AAPG Bulletin, V. 85, No. 7 (July 2001), P. 1231-1252.

Copyright ©2001. The American Association of Petroleum Geologists. All rights reserved.

Fluids and pressure distributions in the foreland-basin succession in the west-central part of the Alberta basin, Canada: Evidence for permeability barriers and hydrocarbon generation and migration

Karsten Michael, Stefan Bachu

1Department of Earth and Atmospheric Sciences, University of Alberta, Edmonton, Alberta, Canada
2Alberta Geological Survey, Alberta Energy and Utilities Board, 4999-98 Avenue, Edmonton, Alberta, Canada, T6B 2X3; email: [email protected]

AUTHORS

Karsten Michael received a Diplomaed degree (M.Sc. degree equivalent) in geology from the Berlin Technical University, Germany. He recently completed his Ph.D. in the Department of Earth and Atmospheric Sciences at the University of Alberta in Edmonton, Canada. His interests are in regional-scale fluid flow in sedimentary basins and the effects of fluid and aquifer heterogeneity.

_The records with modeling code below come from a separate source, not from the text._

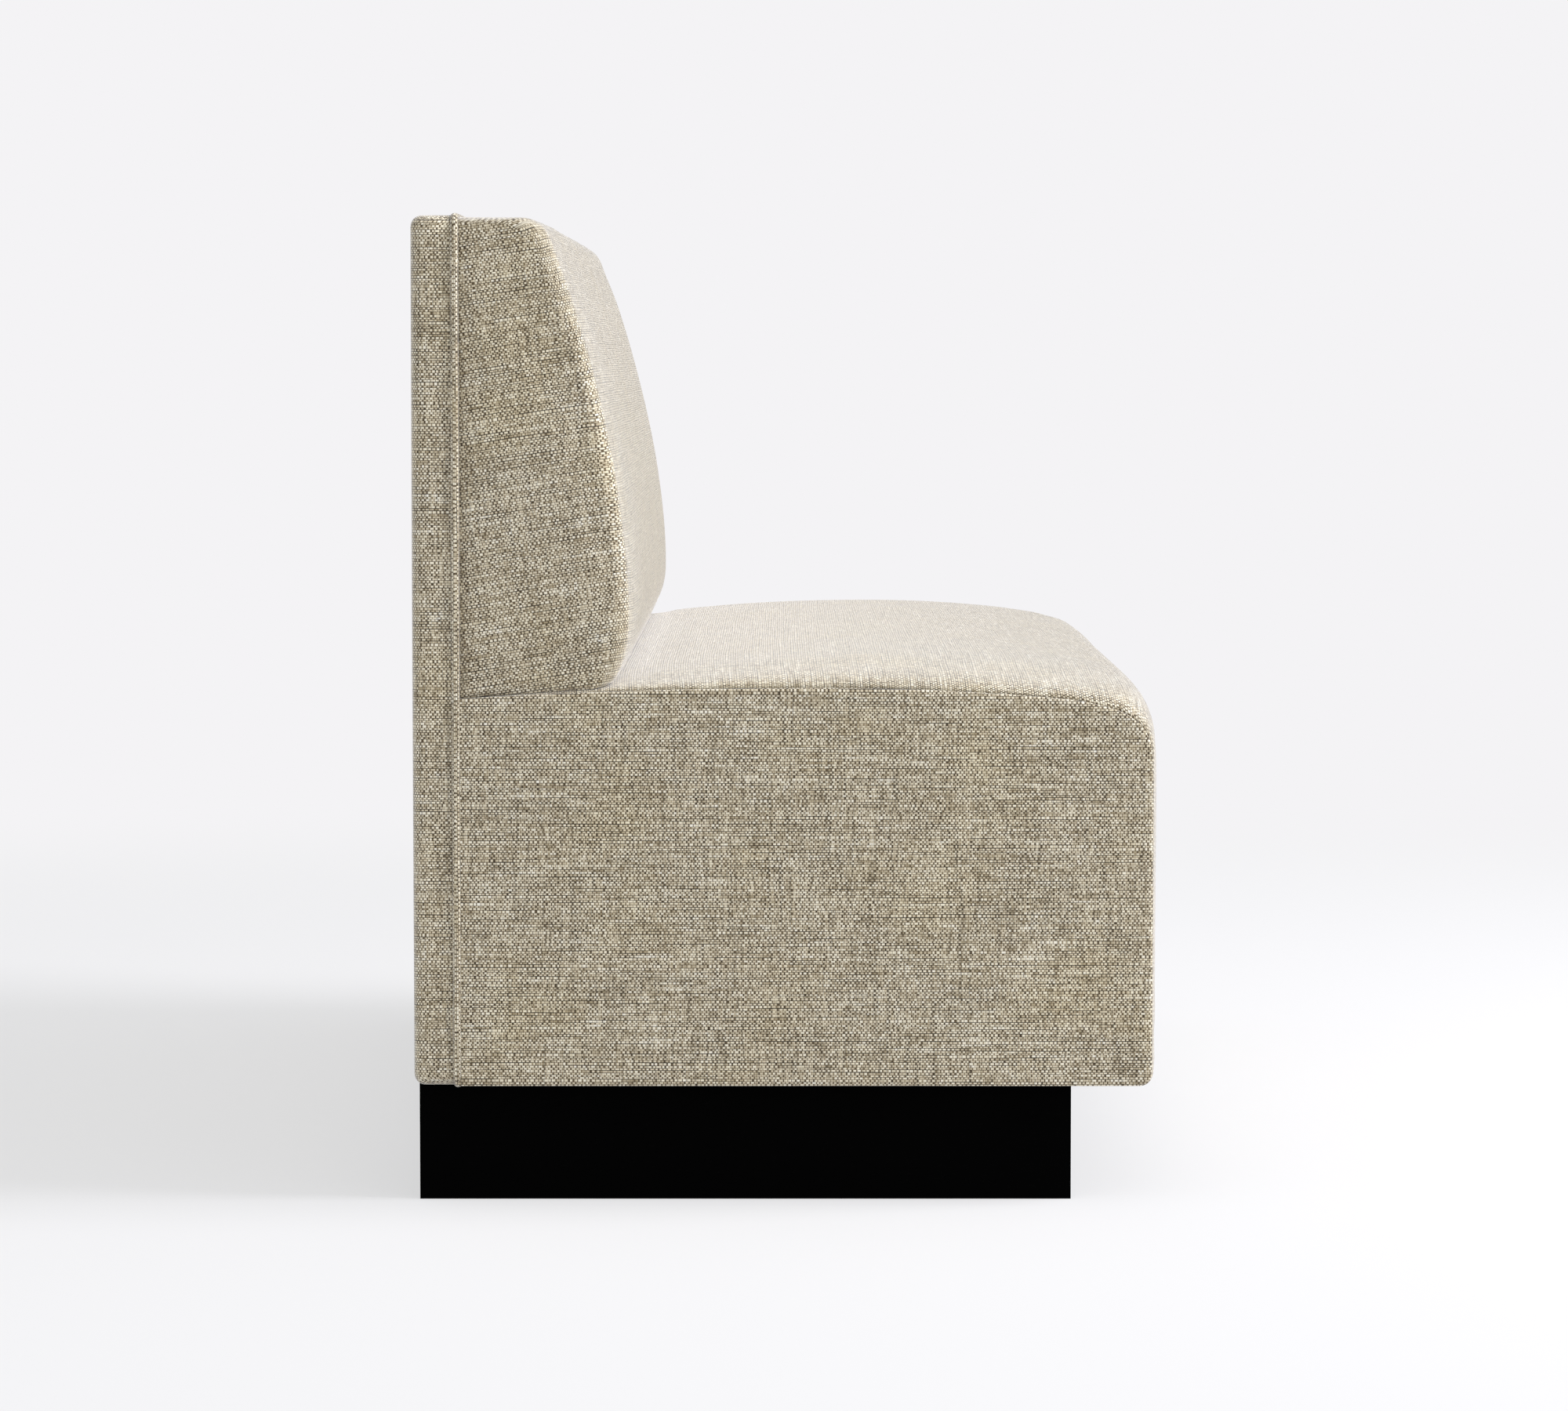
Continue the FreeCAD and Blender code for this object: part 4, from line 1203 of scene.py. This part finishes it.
def makeStraps(name, net, crossing, overFirst, outward):
    node, count, widthAxis, lengthAxis = net
    low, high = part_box(node)
    half = web["width"] / 2
    others = strapCentres(*crossing[:3])
    start, end = low[lengthAxis], high[lengthAxis]
    steps = round((end - start) / web["step"])
    heightAxis = 3 - lengthAxis - widthAxis
    base = low[heightAxis] if outward > 0 else high[heightAxis]
    reach = half + web["margin"]
    parts = []
    for index, centre in enumerate(strapCentres(node, count, widthAxis)):
        raised = [other for turn, other in enumerate(others) if (index + turn) % 2 == overFirst]

        def place(i, j):
            along = between(start, end, j / steps)
            near = min([abs(along - other) for other in raised] or [1.0])
            lift = web["rise"] * (1 - eased((near - reach) / web["ramp"]))
            sideways = between(-half, half, i / web["across"])
            point = Vector((0, 0, 0))
            point[lengthAxis] = along
            point[widthAxis] = centre + sideways
            point[heightAxis] = base + outward * (lift + web["seat"])
            return point, (sideways + half, along)

        parts.append(panel(f"{name}{index}", web["across"], steps, place))
    straps = sewn(name, parts)
    applied(straps, "SOLIDIFY", thickness=web["thickness"], offset=0)
    laid(straps, webbing, node)


# each net: its node, its straps, and the axes that they are spread along and run along
seatLong, seatCross = ("seat_long_webbing", 10, 0, 1), ("seat_cross_webbing", 4, 1, 0)
backUpright, backLevel = ("back_upright_webbing", 10, 0, 2), ("back_level_webbing", 3, 2, 0)
makeStraps("seatLongWebbing", seatLong, seatCross, 0, 1)
makeStraps("seatCrossWebbing", seatCross, seatLong, 1, 1)
makeStraps("backUprightWebbing", backUpright, backLevel, 0, -1)
makeStraps("backLevelWebbing", backLevel, backUpright, 1, -1)
print("webbing laced")


# Plain cloths: over the webbing, and the dust cover under the seat
def makeFlatCloth(name, node, thin, material):
    low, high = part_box(node)
    first, second = [axis for axis in range(3) if axis != thin]
    width, length = high[first] - low[first], high[second] - low[second]
    across, along = round(width / plain["spacing"]), round(length / plain["spacing"])
    middle = (low[thin] + high[thin]) / 2

    def place(i, j):
        point = Vector((0, 0, 0))
        point[first] = between(low[first], high[first], i / across)
        point[second] = between(low[second], high[second], j / along)
        point[thin] = middle + plain["wave"] * noise.noise(point * plain["waves"])
        return point, (point[first], point[second])

    cloth = panel(name, across, along, place)
    applied(cloth, "SOLIDIFY", thickness=(high[thin] - low[thin]) * plain["share"], offset=0)
    laid(cloth, material, node)


makeFlatCloth("seatDeckCloth", "seat_deck_cloth", 2, deckCloth)
makeFlatCloth("backDeckCloth", "back_deck_cloth", 1, deckCloth)
makeFlatCloth("dustCover", "dust_cover", 2, cambric)
print("cloths laid")
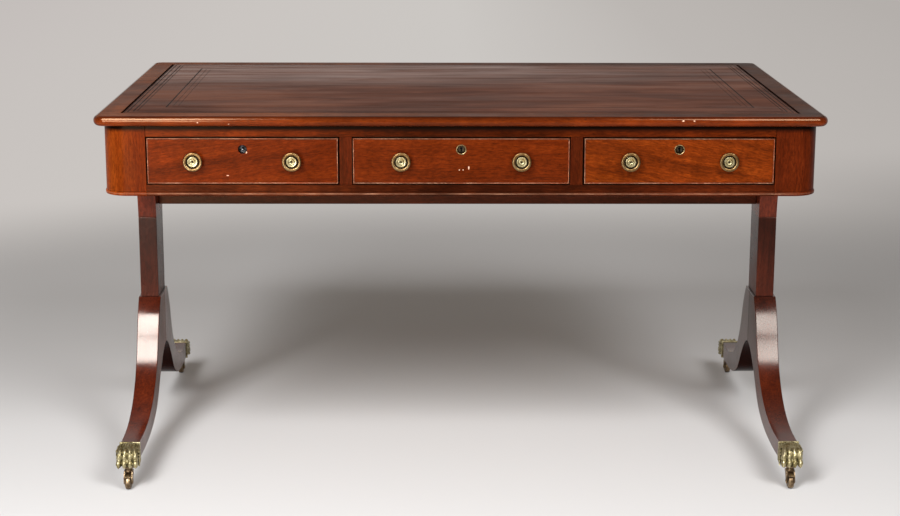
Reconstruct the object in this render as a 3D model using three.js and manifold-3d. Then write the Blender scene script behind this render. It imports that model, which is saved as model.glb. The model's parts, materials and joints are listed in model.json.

Stefan Bachu has engineering and M.Sc. degrees and a Ph.D. in hydraulics, hydrogeology, and transport processes. After postdoctoral research at Cornell University, he joined in 1983 the Alberta Geological Survey in Edmonton, Canada, where he currently is geoscience advisor and leader of the Energy Section. His areas of interest and specialization include hydrogeology and geothermics of sedimentary basins, reservoir and aquifer analysis and characterization, and, more recently, sequestration of CO2 in geological media in response to climate change. He applies his interests to the platform-margin and foreland Alberta basin.

ABSTRACT

Maximum burial was attained in the Alberta basin at the peak of the Laramide orogeny, when most foreland-basin strata in the west-central part of the basin entered the oil and gas windows. Overpressures developed in this region as a result of compaction and hydrocarbon generation. Since then, the basin has undergone tectonic relaxation, uplift, and erosion, and the rate of hydrocarbon generation has decreased. Overpressures are still maintained in strata of the Cretaceous Mannville and Colorado groups in areas adjacent to the deformation front as a result of continuing gas generation at rates higher than gas escape. In other regions in these strata, hydrocarbon loss is not fully compensated by hydrocarbon generation. Significant underpressures in hydrocarbon- and water-saturated regions in the west-central part of the Alberta basin are the combined result of this effect and of Tertiary to Holocene erosional and postglacial rebound in thick shales. The flow is inward in places, mostly toward the underpressured gas-saturated regions and the sinks created by erosional and postglacial rebound. Because of low recharge rates in a low-permeability environment, water is not capable of imbibing these regions at rates that would repressurize the system. The thick shaly aquitards retard the recharge from the ground surface, leading to subhydrostatic pressures in various aquifers. Only the post-Colorado succession, where topography drives the groundwater flow, seems to have adjusted to the new ground surface. The entire foreland-basin succession up to the post-Colorado aquifers is cut from recharge from the fold and thrust belt (Begin page 1232) as a result of hydrodynamic and possibly physical barriers. The distributions of gas, oil, and water and of underpressure, subhydrostatic pressure, and overpressure in various strata in the area indicate absolute and relative permeability barriers to flow that impede pressure transmission, hydrocarbon migration, and water flow.